Why some criticisms labeled as “woke” are considered less persuasive by market-focused observers: discussions that prioritize identity-based metrics or quotas are seen as diverting attention from the practical goal of expanding opportunity for the broadest set of workers. A focus on skills, mobility, and employer-supported training is argued to be a more durable engine of equality of opportunity, because it increases the number of people who can participate in growing, higher-w-productivity sectors. In this view, policies succeed when they widen the set of jobs that people can obtain and enable them to move up the ladder through real, demonstrable gains in capability—not simply by reshaping the composition of outcomes through racial or gender targets.
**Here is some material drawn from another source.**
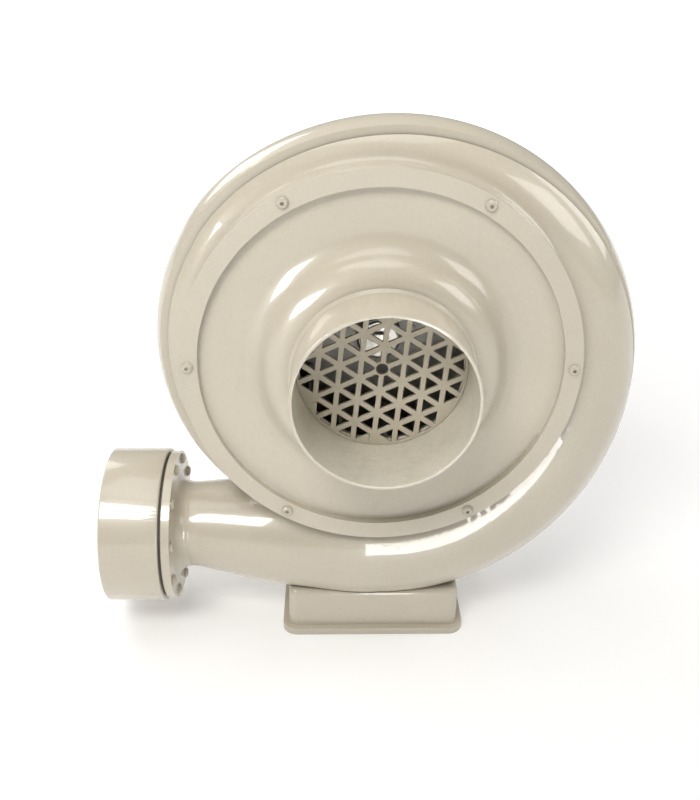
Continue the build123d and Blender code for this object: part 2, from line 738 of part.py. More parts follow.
with BuildPart() as back_plate:
    with BuildSketch(facing_back(plate_front)):
        Circle(drum_radius)
    extrude(amount=plate_thickness)
    with BuildSketch(facing_back(plate_front + plate_thickness)):
        with PolarLocations(0, plate_rib_count):
            with Locations(((plate_rib_inner + plate_rib_outer) / 2, 0)):
                Rectangle(plate_rib_outer - plate_rib_inner, plate_rib_width)
    extrude(amount=plate_rib_height, taper=4)
    with BuildSketch(facing_back(plate_front)):
        Circle(shield_spigot + slip)
        with PolarLocations(shield_screw_circle, shield_screw_count, start_angle=30):
            Circle(m6_shank + slip)
        with PolarLocations(seat_screw_circle, plate_screw_count, start_angle=plate_screw_start):
            Circle(m5_clear)
    extrude(amount=plate_thickness, mode=Mode.SUBTRACT)
back_plate.part.label = "back_plate"
export_step(back_plate.part, "parts/back_plate.step")

plate_screw = hexagon_screw(8, 3.5, m5_shank, plate_thickness + gasket_thickness + 10)
with BuildPart() as back_plate_screws:
    with Locations(facing_back(shield_front)):
        with PolarLocations(seat_screw_circle, plate_screw_count, start_angle=plate_screw_start):
            add(plate_screw)
back_plate_screws.part.label = "back_plate_screws"
export_step(back_plate_screws.part, "parts/back_plate_screws.step")


# ---------------------------------------------------------------- turned pieces
def turned(outline):
    """Solid turned about the rotor axis from a closed outline of (depth, radius) corners."""
    with BuildPart() as piece:
        with BuildSketch(turning):
            with BuildLine():
                Polyline(outline + [outline[0]])
            make_face()
        revolve(axis=rotor_axis)
    return piece.part


def ring(start, width, inner, outer):
    return turned([(start, inner), (start, outer), (start + width, outer), (start + width, inner)])


def race(start, size, groove_share, inner, outer):
    """A bearing race: a ring with a groove for the balls half way along it."""
    bore, outside, width = size
    ball_circle = (bore + outside) / 2
    with BuildPart() as piece:
        add(ring(start, width, inner, outer))
        with BuildSketch(turning):
            with Locations((start + width / 2, ball_circle)):
                Circle((outside - bore) * groove_share)
        revolve(axis=rotor_axis, mode=Mode.SUBTRACT)
    return piece.part


def outer_race(start, size):
    bore, outside, width = size
    section = outside - bore
    return race(start, size, ball_share + race_gap / section, outside - race_share * section, outside)


def inner_race(start, size):
    bore, outside, width = size
    section = outside - bore
    return race(start, size, ball_share, bore, bore + race_share * section)


def ball_set(start, size):
    bore, outside, width = size
    with BuildPart() as balls:
        with Locations(facing(start + width / 2)):
            with PolarLocations((bore + outside) / 2, ball_count):
                Sphere((outside - bore) * ball_share)
    return balls.part


bearings = (("front", front_bearing_start, front_bearing), ("rear", rear_bearing_start, rear_bearing))
for end, start, size in bearings:
    pieces = (("outer_race", outer_race), ("inner_race", inner_race), ("balls", ball_set))
    for name, make in pieces:
        piece = make(start, size)
        piece.label = end + "_bearing_" + name
        export_step(piece, "parts/" + piece.label + ".step")

# ---------------------------------------------------------------- impeller
disc_back = backplate_depth + backplate_thickness
hub_front = backplate_depth - hub_nose
hub_back = disc_back + hub_tail
with BuildPart() as impeller_hub:
    add(
        turned(
            [
                (hub_front, shaft_seat),
                (hub_front, hub_radius - 2),
                (hub_front + 2, hub_radius),
                (disc_back, hub_radius),
                (disc_back, hub_flange_radius),
                (disc_back + hub_flange_thickness, hub_flange_radius),
                (disc_back + hub_flange_thickness, hub_radius + 3),
                (hub_back, hub_radius),
                (hub_back, shaft_seat),
            ]
        )
    )
    with BuildSketch(facing_back(disc_back)):
        with PolarLocations(rivet_circle, rivet_count):
            Circle(rivet_radius)
    extrude(amount=hub_flange_thickness, mode=Mode.SUBTRACT)
    with BuildSketch(facing_back(hub_front + shaft_recess)):
        with Locations((0, shaft_seat)):
            Rectangle(key_width, key_width)
    extrude(amount=hub_back - hub_front, mode=Mode.SUBTRACT)
impeller_hub.part.label = "impeller_hub"
export_step(impeller_hub.part, "parts/impeller_hub.step")

with BuildPart() as impeller_backplate:
    with BuildSketch(facing_back(backplate_depth)):
        Circle(impeller_radius)
        Circle(hub_radius, mode=Mode.SUBTRACT)
        with PolarLocations(rivet_circle, rivet_count):
            Circle(rivet_radius, mode=Mode.SUBTRACT)
    extrude(amount=backplate_thickness)
impeller_backplate.part.label = "impeller_backplate"
export_step(impeller_backplate.part, "parts/impeller_backplate.step")

eye_back = -eye_depth + eye_length
shroud_slope = (-tip_depth - eye_back) / (impeller_radius - eye_radius)
shroud_line = [(-eye_depth, eye_radius), (eye_back, eye_radius), (-tip_depth, impeller_radius)]
with BuildPart() as impeller_shroud:
    with BuildSketch(turning):
        with BuildLine():
            Polyline(shroud_line)
            offset(amount=shroud_thickness, side=Side.LEFT)
        make_face()
    revolve(axis=rotor_axis)
impeller_shroud.part.label = "impeller_shroud"
export_step(impeller_shroud.part, "parts/impeller_shroud.step")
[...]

Implementation and evaluation

  • Evidence and local experimentation: The effectiveness of labor market policies varies by region, sector, and economic cycle. Policymakers favor pilots and phased rollouts to test outcomes before broad adoption.
  • Metrics and accountability: Success is often judged by employment rates, job duration, earnings growth, and the match between training credentials and labor demand. Programs with strong job-matching services and clear, portable credentials tend to perform better on these measures.
  • Coordination with education and industry: Strong performance depends on alignment among schools, training providers, and employers. Information about demand, wage progression, and credential value helps individuals make informed choices and reduces mismatches.
  • Fiscal sustainability: Reforms are weighed against their long-run cost to taxpayers, with preference for policies that deliver durable employment gains and higher tax receipts without creating perverse incentives.